We asked again. Does this mean the Arizona data do not distinguish between legal and undocumented residents? “That is correct,” Wilder said.
He added that the corrections department releases data upon request and “does NOT make endorsements or claims regarding the research, methodologies, or conclusions by parties that utilize our data.”
In an interview with The Fact Checker, Lott maintained that he was following guidance from APAAC. Even if Nowrasteh is right, Lott said, the error would not change his conclusions because he estimated it would subtract only 10 percent of the undocumented immigrants in his study. This is based on calculations using data on detainer requests filed by U.S. Immigration and Customs Enforcement, as detailed in a series of posts by Lott and Nowrasteh.
“One, I was relying on what I was told by APAAC,” Lott said. “Two, even if you take these claims as given, we’re talking about 10 percent of the total, and it doesn’t come anywhere near to changing the overall results.”

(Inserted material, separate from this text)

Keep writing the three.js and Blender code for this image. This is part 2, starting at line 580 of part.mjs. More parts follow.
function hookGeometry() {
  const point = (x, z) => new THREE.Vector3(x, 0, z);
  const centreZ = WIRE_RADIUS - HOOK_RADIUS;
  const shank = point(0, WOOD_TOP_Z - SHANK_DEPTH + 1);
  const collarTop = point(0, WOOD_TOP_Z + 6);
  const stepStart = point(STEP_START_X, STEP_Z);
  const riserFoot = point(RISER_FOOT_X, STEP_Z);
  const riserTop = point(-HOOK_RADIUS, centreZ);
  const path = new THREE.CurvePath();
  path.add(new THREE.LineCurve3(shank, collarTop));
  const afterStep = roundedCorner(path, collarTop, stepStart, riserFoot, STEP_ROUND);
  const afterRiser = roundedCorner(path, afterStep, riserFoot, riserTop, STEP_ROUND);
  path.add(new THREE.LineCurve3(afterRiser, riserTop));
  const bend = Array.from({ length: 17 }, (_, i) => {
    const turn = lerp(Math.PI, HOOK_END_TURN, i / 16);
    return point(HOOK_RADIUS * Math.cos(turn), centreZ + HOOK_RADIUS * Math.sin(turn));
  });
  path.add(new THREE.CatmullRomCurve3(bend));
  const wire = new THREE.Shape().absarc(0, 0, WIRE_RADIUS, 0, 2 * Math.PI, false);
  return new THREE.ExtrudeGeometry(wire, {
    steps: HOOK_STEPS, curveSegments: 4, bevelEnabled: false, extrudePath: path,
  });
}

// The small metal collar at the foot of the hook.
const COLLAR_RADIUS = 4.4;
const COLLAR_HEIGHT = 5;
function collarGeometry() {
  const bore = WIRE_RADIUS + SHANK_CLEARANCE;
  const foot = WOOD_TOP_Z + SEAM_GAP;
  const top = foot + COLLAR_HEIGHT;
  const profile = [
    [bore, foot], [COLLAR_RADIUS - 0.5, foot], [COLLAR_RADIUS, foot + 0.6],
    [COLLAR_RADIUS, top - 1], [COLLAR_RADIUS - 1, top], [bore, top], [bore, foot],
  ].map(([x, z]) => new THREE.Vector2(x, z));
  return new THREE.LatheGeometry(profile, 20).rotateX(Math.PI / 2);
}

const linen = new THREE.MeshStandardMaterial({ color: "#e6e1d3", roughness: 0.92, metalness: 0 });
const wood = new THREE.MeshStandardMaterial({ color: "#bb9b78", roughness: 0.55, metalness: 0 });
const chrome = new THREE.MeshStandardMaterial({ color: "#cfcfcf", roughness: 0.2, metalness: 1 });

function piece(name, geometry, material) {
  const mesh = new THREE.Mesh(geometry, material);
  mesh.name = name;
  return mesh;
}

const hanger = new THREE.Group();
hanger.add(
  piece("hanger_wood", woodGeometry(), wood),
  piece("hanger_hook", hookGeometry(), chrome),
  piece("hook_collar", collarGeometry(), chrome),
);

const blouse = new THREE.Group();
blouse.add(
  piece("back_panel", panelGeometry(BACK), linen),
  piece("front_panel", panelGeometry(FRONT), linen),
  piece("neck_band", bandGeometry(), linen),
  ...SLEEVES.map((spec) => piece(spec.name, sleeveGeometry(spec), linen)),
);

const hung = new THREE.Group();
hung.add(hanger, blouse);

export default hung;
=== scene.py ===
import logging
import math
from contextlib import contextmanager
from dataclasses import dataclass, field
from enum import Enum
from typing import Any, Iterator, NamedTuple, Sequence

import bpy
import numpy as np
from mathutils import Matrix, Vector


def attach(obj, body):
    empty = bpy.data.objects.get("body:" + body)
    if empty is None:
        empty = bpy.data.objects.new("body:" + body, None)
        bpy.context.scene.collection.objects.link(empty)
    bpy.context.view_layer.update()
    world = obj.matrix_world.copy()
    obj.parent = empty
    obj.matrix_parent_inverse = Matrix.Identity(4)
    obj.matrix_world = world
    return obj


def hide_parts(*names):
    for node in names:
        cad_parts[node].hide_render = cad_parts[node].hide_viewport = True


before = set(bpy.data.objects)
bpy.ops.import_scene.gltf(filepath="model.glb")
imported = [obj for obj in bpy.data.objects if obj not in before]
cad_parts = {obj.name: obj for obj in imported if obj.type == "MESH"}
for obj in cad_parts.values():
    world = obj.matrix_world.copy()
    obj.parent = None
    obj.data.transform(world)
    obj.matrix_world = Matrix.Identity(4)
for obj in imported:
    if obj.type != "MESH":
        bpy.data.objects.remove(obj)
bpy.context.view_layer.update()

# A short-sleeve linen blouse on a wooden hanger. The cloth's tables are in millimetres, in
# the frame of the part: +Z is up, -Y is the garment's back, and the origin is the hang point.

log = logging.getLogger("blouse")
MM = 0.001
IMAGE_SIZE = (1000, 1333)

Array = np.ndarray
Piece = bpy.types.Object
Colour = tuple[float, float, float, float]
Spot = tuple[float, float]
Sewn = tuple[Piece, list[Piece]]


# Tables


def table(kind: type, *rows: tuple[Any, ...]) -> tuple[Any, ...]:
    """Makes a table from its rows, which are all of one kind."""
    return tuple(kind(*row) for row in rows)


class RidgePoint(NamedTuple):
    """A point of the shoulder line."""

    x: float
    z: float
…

Asked about the response from the Arizona Department of Corrections, Lott said “the same answers apply.”
“Even if they want to go and make that argument, it’s a small portion of the number there and it’s not going to change the overall result,” he said.
For his part, Nowrasteh says there is no way to know how much of an impact Lott’s error had on his study. “The Arizona data does not tell us,” he said. It would be possible to find out by using statistical modeling, Nowrasteh said, but Lott has dismissed such estimates when other groups used statistical models in studies that found no relationship between immigration and higher crime.

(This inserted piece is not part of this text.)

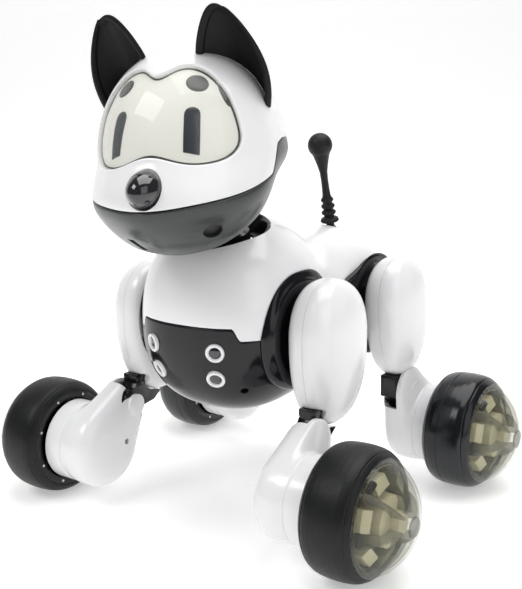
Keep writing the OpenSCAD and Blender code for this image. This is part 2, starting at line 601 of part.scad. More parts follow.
// Point at height s (0 at the head, 1 at the tip) and place t across (-1 inner, 1 outer edge)
function ear_at(s, t, d = 0) = let (
    w = sqrt(max(0, 1 - pow(s, 1.4))),
    cup = ear_back * ear_depth * (1 - t * t),
    foot = ear_mid + ear_half * t + cup,
    sit = foot * ((norm(head_at(foot / norm(foot))) + ear_lift) / norm(foot) - 1),
    face = ear_back * cos(50 * t) + ear_half / norm(ear_half) * sin(50 * t),
    bow = (t > 0 ? ear_bow[1] : ear_bow[0]) * abs(t) * sin(165 * s))
  ear_mid + (ear_tip - ear_mid) * s + ear_half * t * w + cup * pow(1 - s, 0.49) + sit * pow(1 - s, 1.5)
    + face * d + [bow, 0, 0];
module ear_peg_at() let (foot = ear_at(0, 0))
  translate(foot) rotate([0, 90 - el_of(foot), az_of(foot) - 90]) children();
function ear_grid(d) =
  [for (i = [0 : 14]) [for (j = [0 : 10]) ear_at(0.992 * (1 - j / 10), 2 * i / 14 - 1, d)]];
module ear() color(black_c) {
  grid_shell(ear_grid(ear_t / 2), ear_grid(-ear_t / 2));
  ear_peg_at() translate([0, 0, -6]) cylinder(r = ear_peg_r, h = 7);
}
module head_screws() color(steel_c) in_head() for (s = [-1, 1]) translate([s * 17, -14, -30.5]) {
  cylinder(r = 1.3, h = 9);
  translate([0, 0, 9]) cylinder(r = 2.6, h = 1.6);
}

// ---- Tail ----
tail_top = [0, 58, 171];
tail_lean = atan2(tail_c[1] - tail_top[1], tail_top[2] - tail_c[2]);
module tail() color(rubber_c) translate(tail_c) rotate([tail_lean, 0, 0]) {
  long = norm(tail_top - tail_c);
  sphere(r = tail_ball_r);
  cylinder(r = 2.2, h = 6);
  rotate_extrude() polygon([[0, 5.6], [4.8, 5.6], [4.4, 7.2], [2.6, 8.4], [2.6, 9], [3.6, 10.2],
    [2.6, 11.4], [2.5, 12.4], [3.4, 13.6], [2.4, 14.8], [2.3, 15.8], [3.1, 17], [2.2, 18.4], [1.7, 30],
    [1.9, long], [0, long]]);
  translate([0, 0, long]) sphere(r = 6.5);
}

// The parts above are drawn about the point on the floor midway between the wheels. This moves
// them so that the origin is on the floor below the middle of the whole dog, nose included.
origin_y = 12.157;
module placed() translate([0, origin_y, 0]) children();

placed() chest_shell();
placed() chest_bib();
placed() sensor_rings();
placed() sensor_lenses();
placed() leg_rings();
placed() torso_frame();
placed() rump_shell();
placed() battery_door();
placed() battery_pack();
placed() main_board();
placed() speaker();
placed() torso_screws();
placed() neck_collar();
placed() neck_motor();
placed() power_switch();
placed() neck_yoke();
placed() neck_pin();
placed() head_shell();
placed() jaw_shell();
placed() jaw_base();
placed() visor();
placed() face_panel();
placed() eye_lamps();
placed() nose_button();
placed() in_head() ear();  // ear_left
placed() in_head() mirror([1, 0, 0]) ear();  // ear_right
placed() head_screws();
placed() tail();
placed() on(1) thigh_outer(true);  // fl_thigh_outer
placed() on(1) thigh_inner(true);  // fl_thigh_inner
placed() on(1) knee_link(true);  // fl_knee_link
placed() on(1) shin(true);  // fl_shin
placed() on(1) motor(true);  // fl_motor
placed() on(1) at_wheel(true) rim();  // fl_rim
placed() on(1) at_wheel(true) tyre();  // fl_tyre
placed() on(1) at_wheel(true) dome();  // fl_dome
placed() on(-1) thigh_outer(true);  // fr_thigh_outer
placed() on(-1) thigh_inner(true);  // fr_thigh_inner
placed() on(-1) knee_link(true);  // fr_knee_link
placed() on(-1) shin(true);  // fr_shin
placed() on(-1) motor(true);  // fr_motor
placed() on(-1) at_wheel(true) rim();  // fr_rim
placed() on(-1) at_wheel(true) tyre();  // fr_tyre
placed() on(-1) at_wheel(true) dome();  // fr_dome
placed() on(1) thigh_outer(false);  // rl_thigh_outer
placed() on(1) thigh_inner(false);  // rl_thigh_inner
placed() on(1) knee_link(false);  // rl_knee_link
placed() on(1) shin(false);  // rl_shin
placed() on(1) motor(false);  // rl_motor
placed() on(1) at_wheel(false) rim();  // rl_rim
placed() on(1) at_wheel(false) tyre();  // rl_tyre
placed() on(1) at_wheel(false) dome();  // rl_dome
placed() on(-1) thigh_outer(false);  // rr_thigh_outer
placed() on(-1) thigh_inner(false);  // rr_thigh_inner
placed() on(-1) knee_link(false);  // rr_knee_link
placed() on(-1) shin(false);  // rr_shin
placed() on(-1) motor(false);  // rr_motor
placed() on(-1) at_wheel(false) rim();  // rr_rim
placed() on(-1) at_wheel(false) tyre();  // rr_tyre
placed() on(-1) at_wheel(false) dome();  // rr_dome
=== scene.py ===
"""Looks for the quadruped robot dog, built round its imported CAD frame. Metres; shapes are worked out in millimetres."""
import json
import math

import bmesh
import bpy
import numpy as np
from mathutils import Matrix, Vector

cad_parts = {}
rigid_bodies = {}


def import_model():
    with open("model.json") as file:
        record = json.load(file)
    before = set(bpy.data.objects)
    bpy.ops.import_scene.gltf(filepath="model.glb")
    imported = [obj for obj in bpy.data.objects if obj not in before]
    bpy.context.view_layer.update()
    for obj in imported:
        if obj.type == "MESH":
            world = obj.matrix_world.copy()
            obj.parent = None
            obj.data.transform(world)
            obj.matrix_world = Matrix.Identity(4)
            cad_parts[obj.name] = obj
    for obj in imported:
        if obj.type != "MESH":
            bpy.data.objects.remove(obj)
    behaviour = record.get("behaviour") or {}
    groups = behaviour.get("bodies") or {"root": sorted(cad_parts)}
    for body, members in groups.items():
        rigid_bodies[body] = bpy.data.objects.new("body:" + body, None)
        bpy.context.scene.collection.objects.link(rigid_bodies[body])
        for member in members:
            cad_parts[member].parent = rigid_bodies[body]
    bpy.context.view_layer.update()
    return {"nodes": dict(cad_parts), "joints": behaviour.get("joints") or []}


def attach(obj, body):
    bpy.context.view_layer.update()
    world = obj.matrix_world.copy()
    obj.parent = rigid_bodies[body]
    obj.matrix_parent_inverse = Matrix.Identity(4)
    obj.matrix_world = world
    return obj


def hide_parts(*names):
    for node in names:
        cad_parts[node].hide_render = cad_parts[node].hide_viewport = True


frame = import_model()

sin = lambda a: np.sin(np.radians(a))
cos = lambda a: np.cos(np.radians(a))
V = lambda *p: np.array(p, float)


def ease(t):
    t = np.clip(t, 0, 1)
    return t * t * (3 - 2 * t)


def bulge(t, n):
    return np.maximum(0, 1 - np.abs(t) ** n) ** (1 / n)


def box_r(q, a, b, n):
    return (np.abs(cos(q) / a) ** n + np.abs(sin(q) / b) ** n) ** (-1 / n)


def find(f, a, b, shape=None, n=40):
    """Bisection on arrays: the place where f goes from positive at a to negative at b."""
    a = np.full(shape, float(a)) if np.ndim(a) == 0 and shape else np.array(a, float)
    b = np.full(shape, float(b)) if np.ndim(b) == 0 and shape else np.array(b, float)
    for _ in range(n):
        m = (a + b) / 2
        up = f(m) > 0
        a, b = np.where(up, m, a), np.where(up, b, m)
    return (a + b) / 2


def rot(axis, angle):
    return np.array(Matrix.Rotation(math.radians(angle), 3, Vector(axis)))


# ---------- Materials ----------
def node_mat(name, color, rough=0.3, metal=0.0, coat=0.0, spec=0.5, bump=0.0, bump_scale=400.0, vary=0.03,
             vary_scale=30.0, rough_vary=0.06, transmission=0.0, sheen=0.0, ior=1.5):
    m = bpy.data.materials.new(name)
    m.use_nodes = True
    nt = m.node_tree
    b = nt.nodes["Principled BSDF"]
    pos = nt.nodes.new("ShaderNodeTexCoord")
    noise = nt.nodes.new("ShaderNodeTexNoise")
    noise.inputs["Scale"].default_value = vary_scale
    noise.inputs["Detail"].default_value = 4
    nt.links.new(pos.outputs["Object"], noise.inputs["Vector"])
    ramp = nt.nodes.new("ShaderNodeMix")
    ramp.data_type = "RGBA"
    lo = [max(0, c * (1 - vary)) for c in color[:3]] + [1]
    hi = [min(1, c * (1 + vary)) for c in color[:3]] + [1]
    ramp.inputs["A"].default_value = lo
    ramp.inputs["B"].default_value = hi
    nt.links.new(noise.outputs["Fac"], ramp.inputs["Factor"])
    nt.links.new(ramp.outputs["Result"], b.inputs["Base Color"])
    mr = nt.nodes.new("ShaderNodeMapRange")
    mr.inputs["To Min"].default_value = max(0.02, rough - rough_vary)
    mr.inputs["To Max"].default_value = min(1, rough + rough_vary)
    fine = nt.nodes.new("ShaderNodeTexNoise")
    fine.inputs["Scale"].default_value = vary_scale * 9
    nt.links.new(pos.outputs["Object"], fine.inputs["Vector"])
    nt.links.new(fine.outputs["Fac"], mr.inputs["Value"])
    nt.links.new(mr.outputs["Result"], b.inputs["Roughness"])
    b.inputs["Metallic"].default_value = metal
    b.inputs["Coat Weight"].default_value = coat
    b.inputs["Coat Roughness"].default_value = 0.06
    b.inputs["Specular IOR Level"].default_value = spec
    b.inputs["Transmission Weight"].default_value = transmission
    b.inputs["Sheen Weight"].default_value = sheen
    b.inputs["IOR"].default_value = ior
    if bump:
        g = nt.nodes.new("ShaderNodeTexNoise")
        g.inputs["Scale"].default_value = bump_scale
        g.inputs["Detail"].default_value = 3
        nt.links.new(pos.outputs["Object"], g.inputs["Vector"])
        bp = nt.nodes.new("ShaderNodeBump")
        bp.inputs["Strength"].default_value = bump
        bp.inputs["Distance"].default_value = 0.0002
        nt.links.new(g.outputs["Fac"], bp.inputs["Height"])
        nt.links.new(bp.outputs["Normal"], b.inputs["Normal"])
    return m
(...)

One more thing: What about the Justice Department? Sessions made reference to Lott’s study in a speech in January. Does he think it holds up now?
“In defending himself from an attack by a group that supports open borders policies, Lott provided additional data points supporting his findings, and his study continues to be an important part of the debate about illegal immigration and sanctuary city policies,” a DOJ official said.
The Pinocchio Test
The back-and-forth over Lott’s study is somewhat academic and does not lend itself easily to a Pinocchio rating, but it’s clear that politicians, government officials and advocacy groups must be careful in describing Lott’s findings.
Nowrasteh identified a significant flaw in Lott’s study that undercuts his conclusion. Lott says the overall thrust of his study still holds, but the issue muddles his research and invites guesswork as to the actual crime rate for the undocumented immigrant population in Arizona.
The people Lott says he consulted for guidance on this said they had no hand in his work and did not give him advice. The Arizona Department of Corrections says its data set does not distinguish between legal and undocumented immigrants.
Readers can make their own judgments and offer their own Pinocchio ratings below. For now, we will continue to monitor how this study is used and whether it is being described accurately by public officials and advocacy groups.